Training instability is the most common GAN challenge. If the discriminator becomes too strong, it provides no useful gradient signal to the generator. If the generator dominates, the discriminator learns nothing. Balance is key.
Use label smoothing by replacing real labels (1.0) with values like 0.9, and fake labels (0.0) with 0.1. This prevents the discriminator from becoming overconfident:
real_labels = torch.ones(batch_size, 1).to(device) * 0.9
fake_labels = torch.zeros(batch_size, 1).to(device) + 0.1
Learning rate matters enormously. The value 0.0002 with beta1=0.5 for Adam has become a standard starting point for GANs. Adjust carefully if changing.
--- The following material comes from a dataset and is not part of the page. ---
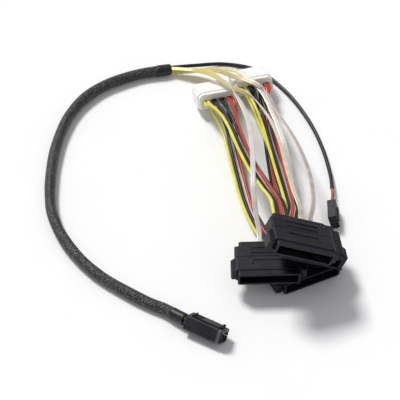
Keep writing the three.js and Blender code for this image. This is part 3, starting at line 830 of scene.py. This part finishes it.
WIRE_FINISHES = {
    Wire.YELLOW: Insulation("wire_yellow", "ebe254", "d6cc40", 0.34),
    Wire.BLACK_A: Insulation("wire_black", "0a0807", "15110e", 0.4, 0.06),
    Wire.RED: Insulation("wire_red", "c9432c", "a22f20", 0.34),
    Wire.BLACK_B: Insulation("wire_black_b", "0b0909", "161210", 0.4, 0.06),
}
COPPER_FINISHES = (
    Insulation("wire_brown", "a8612f", "804522", 0.4),
    Insulation("wire_orange", "dc8f52", "b86c34", 0.4),
    Insulation("wire_dark_red", "a04a30", "7c3220", 0.4),
)
JACKETS = (
    Jacket("jacket_lilac", "ebe8ef", "cfcad4", 0.12, 0.32),
    Jacket("jacket_cream", "ebe2cc", "d4c7ac", 0.12, 0.32),
    Jacket("jacket_rose", "d6c8c0", "b9a498", 0.18, 0.34),
    Jacket("jacket_white", "f5f3ea", "dcd8cc", 0.1, 0.3),
)
TINNED = Plated("tinned_pin", "e2d9c4", "b9a988", 0.24)
GOLD = Plated("gold_contact", "e0b85a", "c49a44", 0.26)
BOARD = Laminate("card_board", "24472f", "3f6b45", 0.4)


def finish_node(name: str, material: bpy.types.Material) -> None:
    """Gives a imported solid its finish.

    Args:
        name: The node.
        material: The finish.
    """
    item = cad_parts[name]
    if not item.material_slots:
        item.data.materials.append(material)
    for slot in item.material_slots:
        slot.material = material
    log.info("finish %s: %s", name, material.name)


def install(item: bpy.types.Object, material: bpy.types.Material, body: str, slot: str,
            *nodes: str) -> bpy.types.Object:
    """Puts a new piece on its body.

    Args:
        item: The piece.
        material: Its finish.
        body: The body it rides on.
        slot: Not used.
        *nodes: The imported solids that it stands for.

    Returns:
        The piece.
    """
    item.data.materials.append(material)
    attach(item, body)
    if nodes:
        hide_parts(*nodes)
    log.info("piece %s: %d faces", item.name, len(item.data.polygons))
    return item


@dataclass(frozen=True)
class TrunkSizes:
    """Sizes of the trunk in metres."""

    radius: float = 0.0033
    shrink_radius: float = 0.0036
    shrink_bore: float = 0.00315
    shrink_tuck: float = 0.0014
    strands: int = 12
    strand_width: float = 0.00138
    open_width: float = 0.00112
    open_length: float = 0.055
    turn_length: float = 0.0260
    weave: float = 0.00017
    step: float = 0.00045
    clearance: float = 0.0003
    straight: float = 0.0057
    inset: float = 0.0002
    pinch: float = 0.00042
    pinch_length: float = 0.0022
    sleeve_ripples: tuple[tuple[float, float, float], ...] = ((0.00006, 0.011, 0.0), (0.00005, 0.0043, 1.0))
    strip_across: tuple[float, ...] = (-0.5, -0.18, 0.18, 0.5)
    strip_crown: tuple[float, ...] = (0.0, 0.00011, 0.00011, 0.0)
    shrink_step: float = 0.0004
    shrink_around: int = 40
    shrink_lip: float = 0.07
    shrink_narrowing: float = 0.06
    shrink_ripples: tuple[tuple[float, float, float], ...] = ((0.012, 1 / 9, 0.0), (0.008, 1 / 23, 0.0))


def ripple(place: np.ndarray, waves: Sequence[tuple[float, float, float]]) -> np.ndarray:
    """Slow unevenness along a run.

    Args:
        place: Where along the run.
        waves: Height, length and phase of each wave.

    Returns:
        The sum of the waves at each place.
    """
    return sum(height * np.sin(place / length + phase) for height, length, phase in waves)


class Trunk:
    """The trunk: its middle line, the two shrunk tubes and the braided sleeve."""

    def __init__(self, sizes: TrunkSizes = TrunkSizes()) -> None:
        """Sets out the middle line.

        Args:
            sizes: The trunk's sizes.
        """
        self.sizes = sizes
        self.inside = PLUG.point(0, PLUG_REAR - PLUG_WALL, PLUG_MIDDLE)
        self.exit = PLUG.point(0, PLUG_REAR, PLUG_MIDDLE)
        self.shrink_start = np.array(PLUG_SHRINK_START)
        self.shrink_end = self.shrink_start + PLUG_SHRINK_LENGTH * self._heading(PLUG_SHRINK_HEADING)
        self.shrink_end[2] = PLUG_SHRINK_END_LEVEL
        away = unit(self.shrink_end - self.shrink_start)
        self.breakout_start = np.array(BREAKOUT_START)
        run = self._heading(BREAKOUT_HEADING)
        self.breakout_end = self.breakout_start + BREAKOUT_LENGTH * run
        self.sleeve = smooth([self.shrink_end + sizes.clearance * away, self.shrink_end + sizes.straight * away,
                              *TRUNK_ROUTE, self.breakout_start - sizes.clearance * run], SLEEVE_STEPS)

    @staticmethod
    def _heading(angle: float) -> np.ndarray:
        return np.array((math.cos(math.radians(angle)), math.sin(math.radians(angle)), 0.0))

    def through(self) -> Path3:
        """The middle line from inside the plug to the end of the breakout.

        Returns:
            Its stations.
        """
        return np.vstack((self.inside, self.exit, self.shrink_start, self.shrink_end, self.sleeve,
                          self.breakout_start, self.breakout_end))

    def beside(self, shift: float, lift: float) -> Path3:
        """The middle line moved sideways and up.

        Args:
            shift: Sideways, to the left of the run.
            lift: Upwards.

        Returns:
            Its stations.
        """
        line = self.through()
        run = np.gradient(line, axis=0)
        left = unit(np.column_stack((-run[:, 1], run[:, 0], np.zeros(len(line)))))
        return line + left * shift + np.array((0, 0, lift))

    def build(self) -> None:
        """Makes the shrunk tubes and the sleeve."""
        black = SHRINK_BLACK.build()
        self._shrink("shrink_at_plug", self.shrink_start, self.shrink_end, black, "trunk_plug_shrink", False)
        self._shrink("shrink_at_breakout", self.breakout_start, self.breakout_end, black,
                     "trunk_breakout_shrink", True)
        self._braid()

    def _shrink(self, name: str, start: np.ndarray, end: np.ndarray, material: bpy.types.Material,
                node: str, narrows: bool) -> None:
        sizes = self.sizes
        line = resample(np.array((start, end)), sizes.shrink_step)
        share = np.linspace(0, 1, len(line))
        lip = np.minimum(share, 1 - share) * len(line) / 3
        rounded = 1 - sizes.shrink_lip + sizes.shrink_lip * np.sqrt(np.clip(lip, 0, 1))
        outer = np.where(lip < 1, rounded, 1.0)
        swell = 1 + ripple(share, sizes.shrink_ripples)
        if narrows:
            swell = swell - sizes.shrink_narrowing * share**3
        section = circle(sizes.shrink_radius, sizes.shrink_around)
        tube = Sweep(line)
        item = tube.tube(name, section, outer * swell, True)
        inner = Sweep(line[::-1]).tube(name + "_bore", circle(sizes.shrink_bore, sizes.shrink_around), None, True)
        install(item, material, CABLE, "shrink_tube", node)
        install(inner, material, CABLE, "shrink_tube")

    def _braid(self) -> None:
        sizes = self.sizes
        away = unit(self.shrink_end - self.shrink_start)
        run = unit(self.breakout_end - self.breakout_start)
        line = np.vstack((self.shrink_end - sizes.shrink_tuck * away, self.sleeve,
                          self.breakout_start + sizes.shrink_tuck * run))
        line = resample(line, sizes.step)
        tube = Sweep(line)
        place = np.arange(len(line)) * measure(line) / (len(line) - 1)
        total = place[-1]
        ends = np.minimum(place, total - place)
        pinch = sizes.pinch * np.clip(1 - ends / sizes.pinch_length, 0, 1) ** 2
        radius = sizes.radius - sizes.inset - pinch + ripple(place, sizes.sleeve_ripples)
        opening = np.clip((place - (total - sizes.open_length)) / sizes.open_length, 0, 1)
        width = sizes.strand_width + (sizes.open_width - sizes.strand_width) * np.clip(opening * 2.2, 0, 1)
        lift = np.cos(2 * math.pi * sizes.strands * place / sizes.turn_length)
        across, crown = np.array(sizes.strip_across), np.array(sizes.strip_crown)
        points, faces, uv = [], [], []
        for hand in (1, -1):
            for strand in range(sizes.strands):
                angle = 2 * math.pi * (strand / sizes.strands + hand * place / sizes.turn_length)
                out = tube.side * np.cos(angle)[:, None] + tube.up * np.sin(angle)[:, None]
                centre = line + out * (radius + hand * sizes.weave * lift)[:, None]
                flat = unit(np.cross(headings(centre), out))
                rows = (centre[:, None, :] + flat[:, None, :] * (across[None, :] * width[:, None])[:, :, None]
                        + out[:, None, :] * crown[None, :, None])
                base = len(points) * len(line) * 4
                points.append(rows.reshape(-1, 3))
                i, j = np.meshgrid(np.arange(len(line) - 1), np.arange(3), indexing="ij")
                corner = base + i * 4 + j
                faces.append(np.stack((corner, corner + 1, corner + 5, corner + 4), axis=-1).reshape(-1, 4))
                left = (across[j] + 0.5) * sizes.strand_width
                right = (across[j + 1] + 0.5) * sizes.strand_width
                half_turn = 0.0 if hand > 0 else sizes.turn_length / sizes.strands / 2
                run_a, run_b = place[i] + half_turn, place[i + 1] + half_turn
                uv.append(np.stack((np.stack((left, right, right, left), axis=-1),
                                    np.stack((run_a, run_a, run_b, run_b), axis=-1)), axis=-1).reshape(-1, 2))
        item = make_mesh("braided_sleeve", np.vstack(points) + SHIFT, np.vstack(faces).tolist(),
                         np.vstack(uv))
        install(item, BRAID_BLACK.build(), CABLE, "braid", "trunk_sleeve")
        centre = line + SHIFT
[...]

Monitor both losses. Neither should converge to zero. Healthy GAN training shows both losses fluctuating around stable values. If discriminator loss approaches zero, it’s winning too easily—consider reducing its learning rate or capacity.
Finally, save checkpoints regularly. GAN training is unstable enough that your best results might occur mid-training rather than at the end.
This implementation provides a solid foundation for understanding GANs. For production use, consider more sophisticated architectures like DCGAN (convolutional layers), progressive growing, or Wasserstein GAN with gradient penalty for improved stability.